``MILTON
IN AMERICA'' By Peter Ackroyd Doubleday. $22.95.
In 1660, John Milton was both the poet of ``Lycidas,'' ``L'Allegro,'' and
``Il Penseroso'' and the well-known Protesant author of controversial tracts
condemning the royal government of England and defending the beheading of
Charles I.
He wrote against the tyranny of kingship and what he viewed as the
incestuous relationship between the crown and papacy, which he thought
helped to lure the people into ``a double tyranny of custom and blind
affections from within.''
With restoration of the British crown in 1660, the great revolutionary
writer and former member of Oliver Cromwell's government may well have had
good reason to fear for his life.
Novelist Peter Ackroyd chooses this moment in Milton's life to set his
new novel. We find the blind writer skulking through English backroads in a
covered wagon. A young rapscallion, who becomes his guide through the
visible world and his amanuensis, hops in.

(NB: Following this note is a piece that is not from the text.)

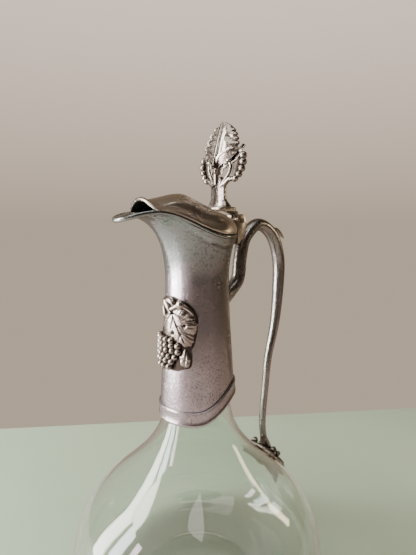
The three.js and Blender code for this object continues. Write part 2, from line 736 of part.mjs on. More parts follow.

His ability to write Milton's words - and a stiff shock of hair - prompts
the poet to dub him ``Goosequill.''
Ackroyd's historical fiction follows a long tradition of satire. Indeed,
Milton's jocular right-hand boy seems a cross between Lawrence Sterne's
Tristam Shandy and Mark Twain's Huck Finn. Ackroyd achieves his more subtle
satiric effects by placing the great canonical figure in close quarters with
such unlikely company as the uneducated and the ``savage.''
The two strange companions join a group of ``brethren'' headed to the New
World in the ship Gabriel, named for one of the archangels who plays a role
in Milton's ``real'' ``Paradise Lost.''
Abounding in allusions to Milton's poetry and prose, Ackroyd shipwrecks
the vessel and only Goosequill and the blind poet survive. They seek the
``fresh woods and pastures new'' of America, and discover Puritans who wish
to name their settlement ``New Milton.''
Though established by ``choice'' and ``election,'' with Milton as the
chief magistrate, New Milton soon begins to resemble the church government
and rule of law that Milton so abhorred.
Milton has a mysterious experience among the Indians, after which he
turns from radical Protestant to unequivocal Puritan. A nearby settlement of
papists, who revive the tradition of the maypole and later of kingship, push
Milton over the edge, and the rhetoric of his political and religious tracts
takes to arms. Along the way, Milton and the king of the Maypoler-papists,
Kempis, engage in a verbal battle that resembles an Internet flaming more
than a 17th-century religious dispute.
The opposition of the Puritan New Milton and the revelers of Mary Mount
recalls the fiction of Nathaniel Hawthorne and the rival themes in Milton's
own ``L'Allegro'' and ``Il Penseroso'' - whether sumptuous enjoyment or
sensual austerity should be the guiding principle of life.
Goosequill comes to favor the revelers and eventually leaves New Milton.
Though he initially admired the learned poet, he believes Milton has
forsaken beauty by severing sensual enjoyment from the Commonwealth. The
Puritanical view of nature as evil, Goosequill and the novel suggest, will
have devastating consequences for the New World.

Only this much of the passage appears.